◆ Brief ◆
Return, word for word, the lines from the line holding "part finishes it." through the line holding "cap_at: float = 0.94". Include both end lines and no others.
>> Start Available records
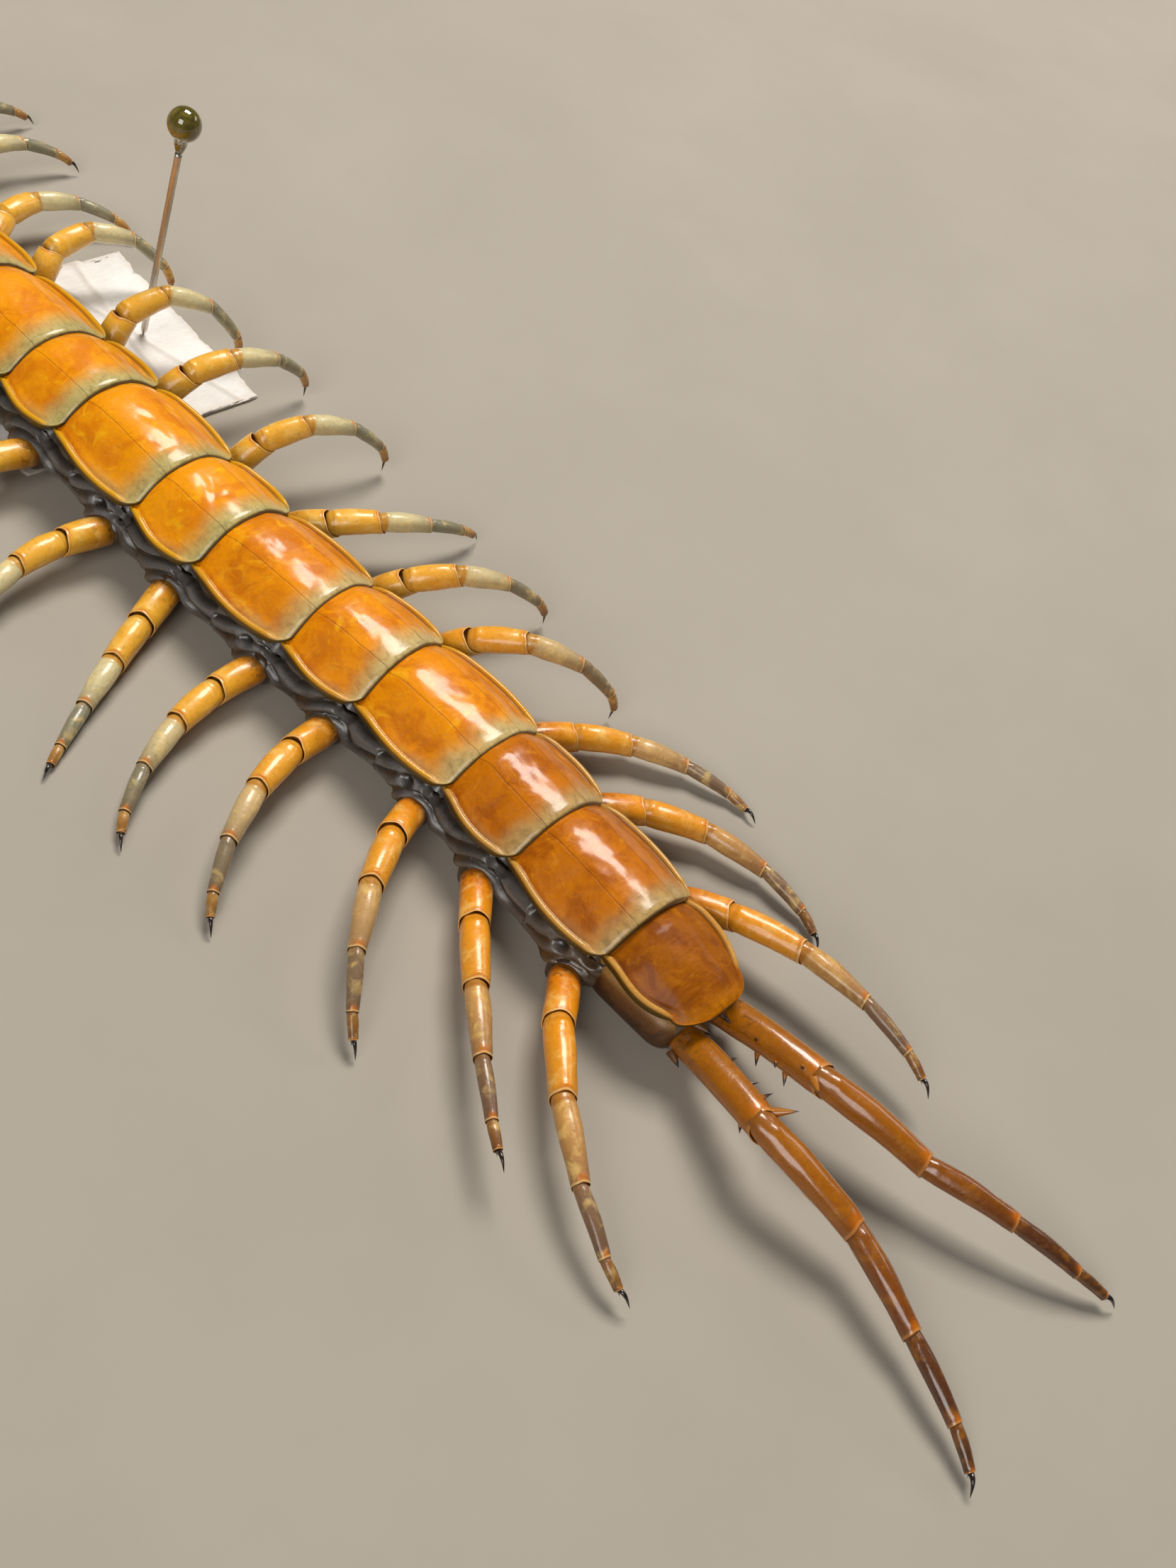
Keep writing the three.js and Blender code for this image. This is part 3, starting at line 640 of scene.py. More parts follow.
LAST_LEG = leg_material(
    "last_leg",
    ((0.0, (120, 50, 8)), (0.9, (60, 30, 20))),
    ((0.0, (130, 68, 0)), (0.05, (162, 94, 0)), (0.30, (156, 88, 0)), (0.34, (134, 72, 2)),
     (0.49, (116, 60, 8)), (0.51, (94, 50, 18)), (0.66, (80, 44, 22)), (0.675, (94, 56, 22)),
     (0.83, (70, 40, 20)), (0.9, (32, 22, 18))),
    (182, 114, 8), (206, 142, 70), 0.24, 0.8)
FLESH = flesh_material()
STERNITE = shell_material("sternite", (186, 132, 54), (152, 94, 34), (214, 168, 96), 0.34, 0.3)
HEAD_SHELL = shell_material("head_shell", (168, 68, 14), (128, 44, 8), (206, 128, 56), 0.26, 0.5)
TAIL_SHELL = shell_material("tail_shell", (116, 70, 14), (78, 44, 8), (206, 152, 76), 0.42, 0.15)
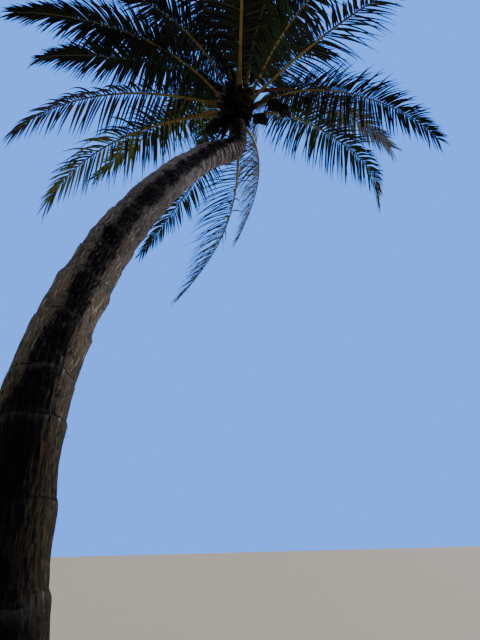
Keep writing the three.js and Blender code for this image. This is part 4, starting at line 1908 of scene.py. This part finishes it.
@dataclass(frozen=True)
class Bunch:
    """One bunch of nuts on its arched stalk, with its pod where it has one."""

    side: str
    heading: float
    rise: float
    droop: float
    seat: float
    length: float
    nuts: int
    pod: bool = False

    # The stalk: its radius, how that tapers, and where the nuts start on it.
    stalk_radius: float = 0.017
    stalk_taper: Span = (1.3, 0.6)
    sides: int = 12
    steps: int = 22
    nuts_from: float = 0.45

    # The nuts: how strongly they hang down and along the stalk, how many half lengths the middle
    # of one lies below the stalk, and how many its cap lies above its middle.
    nut_radius: float = 0.062
    nut_length: float = 1.22
    nut_ridge: float = 0.045
    hang_down: float = 0.9
    hang_along: float = 0.3
    hung_by: float = 0.8
    cap_at: float = 0.94

    # The twigs.
    twig_radius: float = 0.008
    twig_bow: float = 0.012
    twig_sunk: float = 0.006
    twig_steps: int = 6
    twig_sides: int = 8

    # The caps: rings of small leaves that lean over the nut.
    cap_leaves: int = 6
    cap_reach: float = 0.040
    cap_width: float = 0.036
    cap_lean: float = 0.35
    cap_lift: float = 0.002
    cap_shape: BladeShape = BladeShape(4, 0.1, 0.002, 0.8, 0.35, 0.35, 0.05, 0.15)

    # The pod: where on the stalk it hangs, how far out it leans, its size, its bow and grooves,
    # and its thickness at shares of its length.
    pod_at: float = 0.7
    pod_lean: float = 0.45
    pod_length: float = 0.42
    pod_width: float = 0.070
    pod_flatness: float = 0.8
    pod_bow: float = 0.02
    pod_grooves: int = 10
    groove_depth: float = 0.06
    pod_sides: int = 30
    pod_steps: int = 40
    pod_profile: tuple[Span, ...] = ((0.0, 0.25), (0.1, 0.5), (0.35, 1.0), (0.75, 0.55), (1.0, 0.03))

    seed: int = 61

    def path(self, share: np.ndarray) -> Line:
        """The stalk's line, by the fronds' rule."""
        return bare_line(self.heading, self.rise, self.droop, self.length, self.seat).line(share)

    def build(self) -> None:
        """Build the stalk with its twigs, the nuts, their caps and the pod."""
        node = [f"fruit_bunch_{self.side}"]
        share = np.linspace(0, 1, self.steps)
        shell, nuts, caps = Shell(), Bed(), Bed()
        shell.pipe(self.path(share).place, self.stalk_radius * lerp(*self.stalk_taper, share), self.sides)
        spots = self.path(np.linspace(self.nuts_from, 1.0, self.nuts))
        for i in range(self.nuts):
            self.hang(shell, nuts, caps, spots.place[i], spots.run[i], i)
        declare(shell.piece(f"fruit_stalk_{self.side}", FRUIT_STALK), "bract", node)
        inputs = {"Stretch": self.nut_length, "Ridge": self.nut_ridge, "Seed": self.seed}
        husks = NUTS.grow(f"nuts_{self.side}", nuts, {**inputs, "Finish": SHADED_HUSK.material()})
        declare(husks, "fruit", node)
        inputs = self.cap_shape.inputs(CALYX, self.seed)
        declare(BLADES.grow(f"nut_caps_{self.side}", caps, inputs), "fibre", node)
        if self.pod:
            declare(self.pod_shell().piece(f"pod_{self.side}", POD_SKIN), "bract", node)

    def hang(
        self, shell: Shell, nuts: Bed, caps: Bed, place: np.ndarray, run: np.ndarray, number: int,
    ) -> None:
        """Hang one nut on its twig, under its cap.

        Args:
            shell: The stalk's shell, which takes the twig.
            nuts: The bed of nuts.
            caps: The bed of caps.
            place: Where on the stalk the twig leaves.
            run: The direction that the stalk runs in there.
            number: The nut's number.
        """
        out = compass(number * NEXT_LEAF + self.heading)
        down = unit(-self.hang_down * UP + out + run * self.hang_along)
        half = self.nut_radius * self.nut_length
        centre = place + down * half * self.hung_by
        nuts.sow(centre, -down, np.cross(down, UP), reach=self.nut_radius, width=0.0, hang=0.0)
        top = centre - down * half * self.cap_at
        t = np.linspace(0, 1, self.twig_steps)[:, None]
        bow = np.cross(run, down) * self.twig_bow * np.sin(math.pi * t)
        twig = place * (1 - t) + top * t + bow + down * self.twig_sunk * t
        shell.pipe(twig, np.full(self.twig_steps, self.twig_radius), self.twig_sides)
        aim = around(down, turns(self.cap_leaves)) + down * self.cap_lean
        foot = top - down * self.cap_lift
        caps.sow(foot, aim, -down, reach=self.cap_reach, width=self.cap_width, hang=0.0)

    def pod_shell(self) -> Shell:
        """The pointed, grooved pod that the bunch came out of.

        Returns:
            Its shell.
        """
        run = unit(-UP + compass(self.heading) * self.pod_lean)
        share = np.linspace(0, 1, self.pod_steps)
        bow = np.sin(math.pi * share)[:, None] * compass(self.heading) * self.pod_bow
        points = self.path(np.array([self.pod_at])).place + run * (share * self.pod_length)[:, None] + bow
        turn = turns(self.pod_sides)
        groove = 1 + self.groove_depth * np.cos(self.pod_grooves * turn)
        half = (np.interp(share, *np.array(self.pod_profile).T) * self.pod_width / 2)[:, None] * groove
        shell = Shell()
        shell.tube(points[:, None] + around(run, turn, half, half * self.pod_flatness))
        return shell


# Each bunch's side, heading, rise, droop, seat, length and number of nuts.
BUNCHES = (
    Bunch("right", 350, 22, 112, 0.330, 0.640, 8, pod=True),
    Bunch("left", 198, -6, 80, 0.030, 0.430, 7),
    Bunch("back", 10, 26, 70, 0.190, 0.260, 5),
)


@dataclass(frozen=True)
class DryBract:
    """The dry, boat-shaped sheath that stands out from the heart."""

    heading: float = 2.0
    rise: float = 14.0
    droop: float = 24.0
    seat: float = 0.700
    length: float = 0.860

    # Its width follows half a wave, of which it takes this part.
    width: float = 0.078
    wave: Span = (0.2, 0.985)

    # Its thickness and how that fades, and how far its edges curl and its faces are fluted.
    thickness: float = 0.005
    thinning: float = 0.6
    curl: float = 0.55
    flutes: int = 9
    flute_depth: float = 0.0015
    steps: int = 36
    sides: int = 18

    def build(self) -> None:
        """Build the bract as a thin, curled, pointed blade."""
        share = np.linspace(0, 1, self.steps)
        turn = turns(self.sides)
        half = (self.width / 2 * np.sin(math.pi * lerp(*self.wave, share)))[:, None]
        wide = half * np.cos(turn)
        thick = -self.thickness * np.sin(turn) * (1 - self.thinning * share[:, None])
        tall = thick - self.curl * wide * wide / half + self.flute_depth * np.cos(turn * self.flutes)
        path = bare_line(self.heading, self.rise, self.droop, self.length, self.seat)
        shell = Shell()
        shell.tube(path.line(share).rings(wide, tall))
        declare(shell.piece("bract_blade", BRACT_SKIN), "bract", ["dry_bract"])


@dataclass(frozen=True)
class SpearLeaf:
    """The youngest leaf, still folded: a pleated spear on top of the heart."""

    node: str = "spear_leaf"
    length: float = 2.300
    radius: float = 0.040
    pleats: int = 9
    pleat_depth: float = 0.16
    sides: int = 72
    steps: int = 90
    twist: float = 0.9

    # The spear's thickness at shares of its length.
    profile: tuple[Span, ...] = (
        (0.00, 0.70),
        (0.04, 0.85),
        (0.12, 1.00),
        (0.50, 0.80),
        (0.85, 0.35),
        (1.00, 0.03),
    )

    # The leaflets that part from it: where, how long at the lowest and the highest, how wide,
    # how far out on its radius they start and how far they lean away.
    leaflets: int = 14
    leaflet_shares: Span = (0.45, 0.86)
    leaflet_reach: Span = (0.60, 0.26)
    leaflet_width: float = 0.03
    leaflet_seat: float = 0.3
    leaflet_lean: float = 0.09
    leaflet_shape: BladeShape = BladeShape(spread=0.03)
    seed: int = 5

    def build(self) -> None:
        """Build the pleated spear and the leaflet tips that part from it."""
        foot = HEART_FOOT + CROWN_AXIS * (HEART_HEIGHT + TIP_GAP)
        theta, share = np.meshgrid(turns(self.sides), np.linspace(0, 1, self.steps))
        fold = np.abs(np.sin(self.pleats * theta / 2 + self.twist * share * math.pi))
        girth = np.interp(share, *np.array(self.profile).T) * self.radius * (1 - self.pleat_depth * fold)
        middle = foot + CROWN_AXIS * self.length * share[..., None]
        shell = Shell()
        shell.tube(middle + around(CROWN_AXIS, theta, girth, girth))
        declare(shell.piece("spear_blade", SPEAR_SKIN), "leaf", [self.node])
        self.parting(foot)

    def parting(self, foot: np.ndarray) -> None:
        """Let a few narrow leaflets part from the spear near its tip.

        Args:
            foot: The spear's foot.
        """
        step = np.linspace(0, 1, self.leaflets)
        out = compass(NEXT_LEAF * np.arange(self.leaflets))
        up = CROWN_AXIS * (lerp(*self.leaflet_shares, step) * self.length)[:, None]
        bed = Bed()
        bed.sow(
            foot + up + out * self.radius * self.leaflet_seat, CROWN_AXIS + out * self.leaflet_lean, out,
            reach=lerp(*self.leaflet_reach, step), width=self.leaflet_width, hang=0.0,
        )
        inputs = self.leaflet_shape.inputs(SPEAR_LEAFLET, self.seed)
        declare(BLADES.grow("spear_leaflets", bed, inputs), "leaf", [self.node])


class Sun(NamedTuple):
    """A soft light far off: its name, where it stands, its power and how wide it looks."""

    name: str
    away: tuple[float, float, float]
    power: float
    spread: float


@dataclass(frozen=True)
class Studio:
    """The pale floor, the soft light and the camera."""

    eye: tuple[float, float, float] = (0.95, -2.65, 1.55)
    pitch: float = 24.4
    roll: float = 1.48
    lens: float = 27.0
    sensor: float = 36.0
    floor_half: float = 60.0
    floor_drop: float = 0.001
    ground: Colour = (0.50, 0.43, 0.36)

    # The sky as it is seen, and the fainter light that it casts.
    sky: Colour = (0.11, 0.37, 1.30)
    sky_strength: float = 1.35
    glow: Colour = (0.62, 0.74, 0.92)
    glow_strength: float = 0.24
    suns: tuple[Sun, ...] = (
        Sun("key", (8.0, 7.0, 9.0), 3.0, 18.0),
        Sun("side", (9.0, -5.0, 4.0), 0.35, 40.0),
        Sun("rim", (-9.0, 0.0, 4.0), 0.80, 40.0),
    )

    def floor(self) -> None:
        """Lay the floor just under the cut."""
        half, depth = self.floor_half, -self.floor_drop
        mesh = bpy.data.meshes.new("floor")
        corners = [(-half, -half, depth), (half, -half, depth), (half, half, depth), (-half, half, depth)]
        mesh.from_pydata(corners, [], [(0, 1, 2, 3)])
        mesh.materials.append(PlainSkin("pale floor", self.ground).material())
        place_object("floor", mesh)

    def lamps(self) -> None:
        """Hang the suns."""
        for sun in self.suns:
            data = bpy.data.lights.new(sun.name, "SUN")
            data.energy = sun.power
            data.angle = math.radians(sun.spread)
            turned = Vector(sun.away).to_track_quat("Z", "Y").to_matrix()
            place_object(sun.name, data).matrix_world = turned.to_4x4()

    def sky_light(self) -> None:
        """Set the sky, more strongly blue to look at than the light it casts."""
        world = bpy.data.worlds.new("sky")
        world.use_nodes = True
        board = Board(world.node_tree)
        seen = board.node("ShaderNodeLightPath").out("Is Camera Ray")
        strength = self.glow_strength + seen * (self.sky_strength - self.glow_strength)
        inputs = {"Color": board.mix(seen, self.glow, self.sky), "Strength": strength}
        shine = board.node("ShaderNodeBackground", None, inputs)
        board.node("ShaderNodeOutputWorld", None, {"Surface": shine})
        bpy.context.scene.world = world

    def camera(self) -> None:
        """Stand the camera where the tree was seen from."""
        pitch, roll = math.radians(self.pitch), math.radians(self.roll)
        right = Vector((1, 0, 0))
        upward = Vector((0, -math.sin(pitch), math.cos(pitch)))
        back = Vector((0, -math.cos(pitch), -math.sin(pitch)))
        x_axis = right * math.cos(roll) - upward * math.sin(roll)
        y_axis = right * math.sin(roll) + upward * math.cos(roll)
        data = bpy.data.cameras.new("camera")
        data.lens = self.lens
        data.sensor_width = self.sensor
        camera = place_object("camera", data)
        turned = Matrix((x_axis, y_axis, back)).transposed().to_4x4()
        camera.matrix_world = Matrix.Translation(self.eye) @ turned
        bpy.context.scene.camera = camera

    def build(self) -> None:
        """Set up the camera, the floor and the lights."""
        self.camera()
        self.floor()
        self.lamps()
        self.sky_light()


def main() -> None:
    """Dress the palm in order and write how large it came out."""
    logging.basicConfig(level=logging.INFO, format="%(name)s %(message)s")
    parts = (Studio(), Trunk(), CrownHeart(), Crown(), *BUNCHES, DryBract(), SpearLeaf())
    for part in parts:
        part.build()


if __name__ == "__main__":
    main()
>> End Available records
◆ Reply to the task ◆
Keep writing the three.js and Blender code for this image. This is part 4, starting at line 1908 of scene.py. This part finishes it.
@dataclass(frozen=True)
class Bunch:
    """One bunch of nuts on its arched stalk, with its pod where it has one."""

    side: str
    heading: float
    rise: float
    droop: float
    seat: float
    length: float
    nuts: int
    pod: bool = False

    # The stalk: its radius, how that tapers, and where the nuts start on it.
    stalk_radius: float = 0.017
    stalk_taper: Span = (1.3, 0.6)
    sides: int = 12
    steps: int = 22
    nuts_from: float = 0.45

    # The nuts: how strongly they hang down and along the stalk, how many half lengths the middle
    # of one lies below the stalk, and how many its cap lies above its middle.
    nut_radius: float = 0.062
    nut_length: float = 1.22
    nut_ridge: float = 0.045
    hang_down: float = 0.9
    hang_along: float = 0.3
    hung_by: float = 0.8
    cap_at: float = 0.94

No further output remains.